A few days later, I found myself feeling more positive overall, and though the ritual of drinking coffee had become a significant part of my daily life, the improvement was enough for me to keep at it. It’s been two weeks since I last had any coffee at all, and I feel pretty exhilarated by the positive changes. I don’t get as tired throughout the day, I don’t feel nearly as anxious, and I sleep better at night. It’s fair to say that I’m both extremely high-strung and plagued with an anxiety disorder, and I’m pretty sure that, as some studies indicate, the initial rush of energy (read: panic) coffee gave me was expending so much adrenaline that I ended up exhausted and totally drained in the long run. Coffee would wake me up, that was for sure, but I’d ricochet all over the spectrum from wired to completely beat in a matter of hours. It was making me both crazy and really, really tired. Not sure which is worse.
And as for the rumored beauty benefits of quitting caffeine? They exist! Though some hormonal breakouts are still getting the best of me, my pores seem significantly less clogged than they have in the past. My skin looks and feels more hydrated, which makes sense because coffee in and of itself is dehydrating, and because I’m sleeping better, I wake up looking refreshed rather than like I’ve just seen daylight for the first time. My eyes finally stopped looking like small snake-like slits in my face after 2 PM, which was a great relief indeed.

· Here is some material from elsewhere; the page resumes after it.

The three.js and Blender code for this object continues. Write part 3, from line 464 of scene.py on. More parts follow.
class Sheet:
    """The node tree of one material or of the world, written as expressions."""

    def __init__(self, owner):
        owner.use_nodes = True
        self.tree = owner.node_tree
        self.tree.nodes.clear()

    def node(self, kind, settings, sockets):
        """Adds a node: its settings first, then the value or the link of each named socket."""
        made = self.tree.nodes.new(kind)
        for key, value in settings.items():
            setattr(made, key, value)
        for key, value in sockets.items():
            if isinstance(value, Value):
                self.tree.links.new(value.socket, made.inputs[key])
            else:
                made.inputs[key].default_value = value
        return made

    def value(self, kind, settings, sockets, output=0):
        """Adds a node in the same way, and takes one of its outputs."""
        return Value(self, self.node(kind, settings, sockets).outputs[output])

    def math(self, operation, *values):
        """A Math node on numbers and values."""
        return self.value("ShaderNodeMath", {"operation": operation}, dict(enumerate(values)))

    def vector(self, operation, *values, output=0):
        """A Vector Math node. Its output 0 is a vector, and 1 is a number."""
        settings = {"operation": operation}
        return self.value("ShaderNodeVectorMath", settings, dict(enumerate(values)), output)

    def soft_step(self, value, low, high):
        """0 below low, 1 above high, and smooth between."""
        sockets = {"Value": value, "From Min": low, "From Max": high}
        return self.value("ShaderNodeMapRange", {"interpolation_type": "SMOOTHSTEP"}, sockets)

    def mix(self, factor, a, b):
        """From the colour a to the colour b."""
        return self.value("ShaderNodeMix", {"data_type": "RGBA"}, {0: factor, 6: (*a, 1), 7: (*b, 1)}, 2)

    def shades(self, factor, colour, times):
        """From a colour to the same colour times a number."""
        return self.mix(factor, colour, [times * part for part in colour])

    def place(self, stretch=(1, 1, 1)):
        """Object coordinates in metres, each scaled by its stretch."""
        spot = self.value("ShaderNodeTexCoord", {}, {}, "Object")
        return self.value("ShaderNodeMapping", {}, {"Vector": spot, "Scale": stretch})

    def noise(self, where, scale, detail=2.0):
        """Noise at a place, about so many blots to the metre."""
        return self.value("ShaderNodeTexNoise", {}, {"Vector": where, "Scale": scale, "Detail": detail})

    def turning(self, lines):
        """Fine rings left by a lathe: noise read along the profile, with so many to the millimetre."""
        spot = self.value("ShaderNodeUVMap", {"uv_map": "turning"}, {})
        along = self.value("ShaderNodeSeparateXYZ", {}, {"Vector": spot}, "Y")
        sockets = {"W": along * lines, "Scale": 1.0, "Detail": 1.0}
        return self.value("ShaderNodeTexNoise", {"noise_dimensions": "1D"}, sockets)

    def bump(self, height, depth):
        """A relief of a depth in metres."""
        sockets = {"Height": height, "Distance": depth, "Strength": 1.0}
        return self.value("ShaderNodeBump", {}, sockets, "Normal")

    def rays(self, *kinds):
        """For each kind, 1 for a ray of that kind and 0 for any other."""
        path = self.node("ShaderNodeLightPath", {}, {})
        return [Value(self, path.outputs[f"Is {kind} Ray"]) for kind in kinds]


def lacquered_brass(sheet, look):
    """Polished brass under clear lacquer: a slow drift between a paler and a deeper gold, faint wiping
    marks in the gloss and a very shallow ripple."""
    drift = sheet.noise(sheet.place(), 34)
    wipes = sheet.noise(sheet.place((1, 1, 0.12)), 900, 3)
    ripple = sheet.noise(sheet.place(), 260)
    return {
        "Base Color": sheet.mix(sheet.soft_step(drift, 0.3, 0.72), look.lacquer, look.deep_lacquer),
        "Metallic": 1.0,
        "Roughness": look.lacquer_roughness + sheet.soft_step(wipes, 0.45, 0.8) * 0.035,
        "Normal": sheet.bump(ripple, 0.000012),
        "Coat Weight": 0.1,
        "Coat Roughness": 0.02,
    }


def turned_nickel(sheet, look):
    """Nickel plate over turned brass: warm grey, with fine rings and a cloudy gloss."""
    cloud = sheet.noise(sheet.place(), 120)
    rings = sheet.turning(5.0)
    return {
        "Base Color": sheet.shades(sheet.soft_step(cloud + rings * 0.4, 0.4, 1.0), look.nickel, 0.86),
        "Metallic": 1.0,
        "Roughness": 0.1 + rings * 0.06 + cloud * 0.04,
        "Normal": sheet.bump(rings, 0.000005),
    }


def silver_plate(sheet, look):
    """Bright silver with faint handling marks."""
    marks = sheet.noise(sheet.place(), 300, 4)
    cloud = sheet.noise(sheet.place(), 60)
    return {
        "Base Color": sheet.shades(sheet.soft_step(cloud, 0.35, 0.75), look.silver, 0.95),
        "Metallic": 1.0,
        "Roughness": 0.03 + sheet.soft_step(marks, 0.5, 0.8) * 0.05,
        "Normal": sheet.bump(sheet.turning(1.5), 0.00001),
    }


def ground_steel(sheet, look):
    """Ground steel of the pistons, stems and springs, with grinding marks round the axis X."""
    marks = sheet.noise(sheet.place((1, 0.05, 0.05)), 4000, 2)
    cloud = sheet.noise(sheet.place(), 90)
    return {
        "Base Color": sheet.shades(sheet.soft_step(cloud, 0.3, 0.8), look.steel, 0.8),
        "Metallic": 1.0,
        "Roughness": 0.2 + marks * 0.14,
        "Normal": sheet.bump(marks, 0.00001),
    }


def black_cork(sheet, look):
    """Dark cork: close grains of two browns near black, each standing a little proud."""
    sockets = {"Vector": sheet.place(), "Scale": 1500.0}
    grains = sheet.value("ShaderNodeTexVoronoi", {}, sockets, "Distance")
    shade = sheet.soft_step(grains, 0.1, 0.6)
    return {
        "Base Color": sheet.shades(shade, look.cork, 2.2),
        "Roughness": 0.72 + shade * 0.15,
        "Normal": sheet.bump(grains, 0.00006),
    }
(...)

None of this is to say that you’ll have the exact same results if you drop coffee from your diet. For an anxiety sufferer like myself, I’m a prime candidate for going off it: Basically, it was stressing me out, and stress has countless physical and mental side effects. Because I have more energy, I’m going to the gym more, so I guess you could say that weight loss is a benefit, too (or at least, it would be if I stopped eating pizza and pounding red wine several times a week. I enjoy life!). I’ve really, really noticed a difference. And if someone like me, with limited self-control and a profound reluctance-cum-outright refusal to give up anything I enjoy, no matter how bad for me it is, can pull this off, then you most definitely can, too, if it interests you. I’m not going to tell you how to live your life.